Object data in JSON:
-------
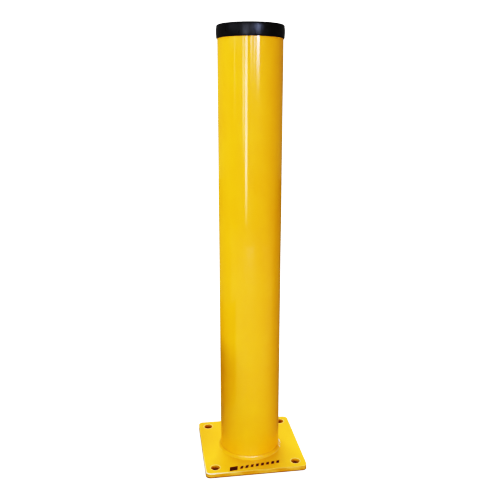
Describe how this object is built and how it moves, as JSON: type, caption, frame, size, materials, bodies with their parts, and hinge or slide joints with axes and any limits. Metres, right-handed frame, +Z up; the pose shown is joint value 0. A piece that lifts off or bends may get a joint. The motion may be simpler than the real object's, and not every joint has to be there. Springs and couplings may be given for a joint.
{
  "type": "safety bollard",
  "caption": "Bolt-down safety bollard: round steel pipe welded to a square anchor plate, yellow powder coat, with a black rubber cap that lifts off.",
  "frame": {"origin": "centre of the anchor plate's underside, on the floor", "axes": "+Z up along the pipe, towards the cap; the plate's sides are parallel to X and Y, and the front is -Y"},
  "size_m": [0.254, 0.254, 1.0668],
  "materials": {
    "yellow_powder_coat": "glossy safety yellow powder coat",
    "black_rubber": "satin moulded rubber"
  },
  "bodies": {
    "post": {"post_tube": "yellow_powder_coat", "base_plate": "yellow_powder_coat", "weld_bead": "yellow_powder_coat"},
    "cap": {"end_cap": "black_rubber"}
  },
  "joints": [
    {"name": "cap_lift", "type": "slide", "parent": "post", "child": "cap", "axis": [0, 0, 1], "range_m": [0, 0.06]}
  ]
}
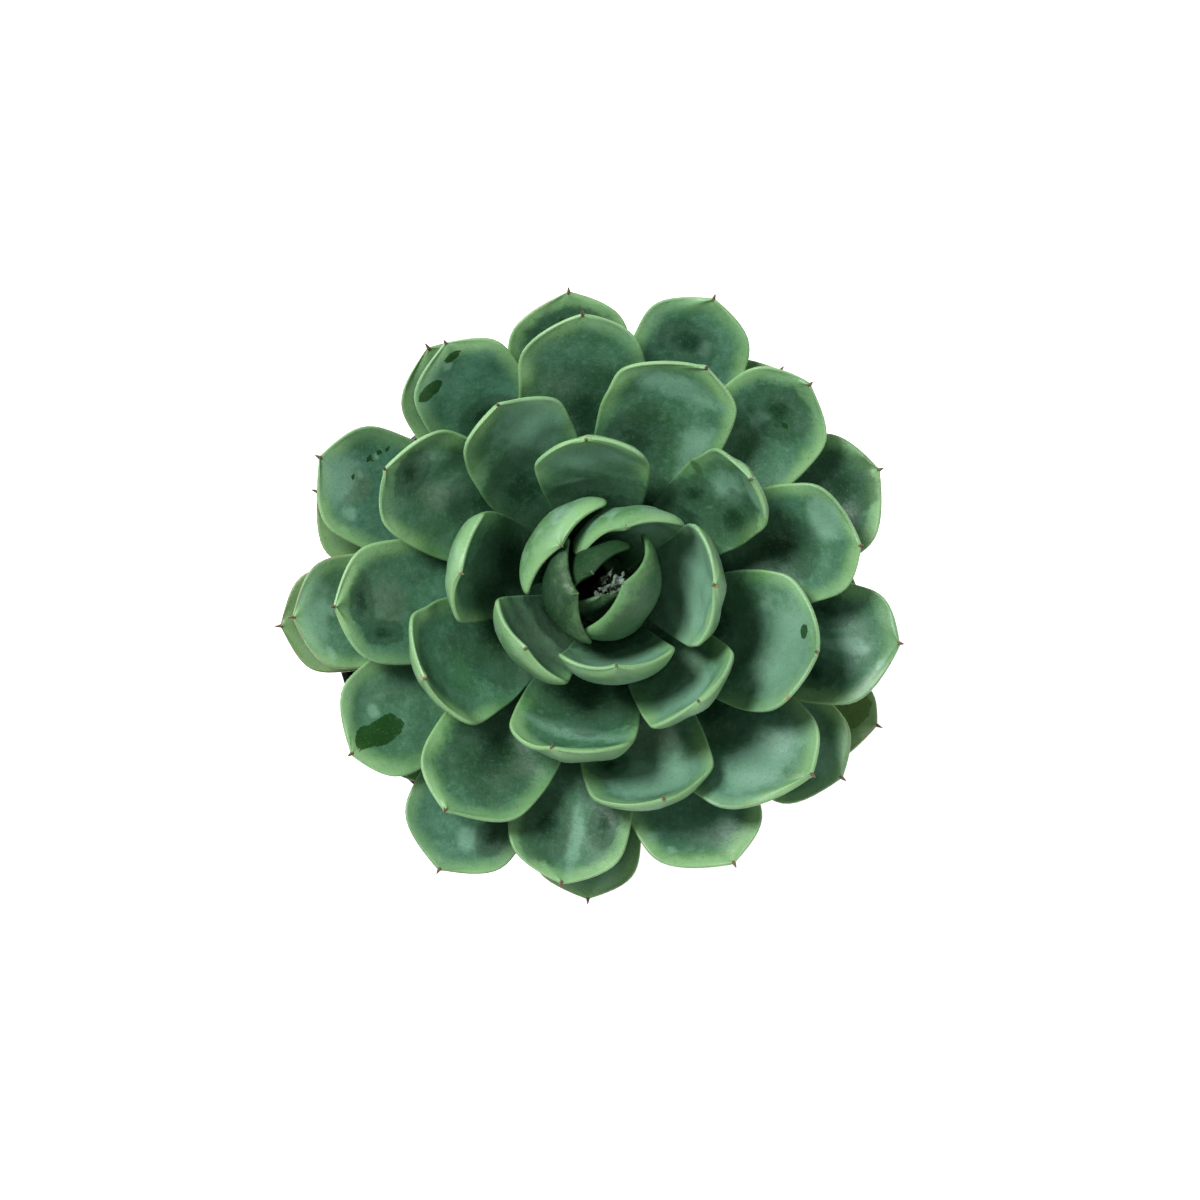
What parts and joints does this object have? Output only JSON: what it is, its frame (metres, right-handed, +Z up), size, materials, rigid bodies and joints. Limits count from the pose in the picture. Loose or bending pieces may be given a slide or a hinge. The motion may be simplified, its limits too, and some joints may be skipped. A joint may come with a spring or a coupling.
{
  "type": "potted succulent",
  "caption": "A rosette of thick, cupped blue-green leaves on a short stem, growing in potting mix in a thin round black grower's pot with a rim band and drain holes",
  "frame": {"origin": "the centre of the pot's flat base, on the surface that it stands on", "axes": "+Z is up along the pot's axis; +Y is the top of the plant as it is seen from straight above, and +X is to the right of it"},
  "size_m": [0.0719, 0.0704, 0.0779],
  "materials": {
    "pot": "satin",
    "soil": "matte",
    "stem": "matte",
    "leaf": "satin"
  },
  "bodies": {
    "root": {"pot": "pot", "soil": "soil", "stem": "stem", "leaf_01": "leaf", "leaf_02": "leaf", "leaf_03": "leaf", "leaf_04": "leaf", "leaf_05": "leaf", "leaf_06": "leaf", "leaf_07": "leaf", "leaf_08": "leaf", "leaf_09": "leaf", "leaf_10": "leaf", "leaf_11": "leaf", "leaf_12": "leaf", "leaf_13": "leaf", "leaf_14": "leaf", "leaf_15": "leaf", "leaf_16": "leaf", "leaf_17": "leaf", "leaf_18": "leaf", "leaf_19": "leaf", "leaf_20": "leaf", "leaf_21": "leaf", "leaf_22": "leaf", "leaf_23": "leaf", "leaf_24": "leaf", "leaf_25": "leaf", "leaf_26": "leaf", "leaf_27": "leaf", "leaf_28": "leaf", "leaf_29": "leaf", "leaf_30": "leaf", "leaf_31": "leaf", "leaf_32": "leaf", "leaf_33": "leaf", "leaf_34": "leaf", "leaf_35": "leaf", "leaf_36": "leaf", "leaf_37": "leaf", "leaf_38": "leaf", "leaf_39": "leaf", "leaf_40": "leaf", "leaf_41": "leaf", "leaf_42": "leaf", "leaf_43": "leaf", "leaf_44": "leaf", "leaf_45": "leaf", "leaf_46": "leaf", "leaf_47": "leaf", "leaf_48": "leaf", "leaf_49": "leaf", "leaf_50": "leaf", "leaf_51": "leaf", "leaf_52": "leaf"}
  },
  "joints": []
}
-------
Of the lines in the data, how many contain the word "parts"? Provide the number and nothing further.

Full solution
2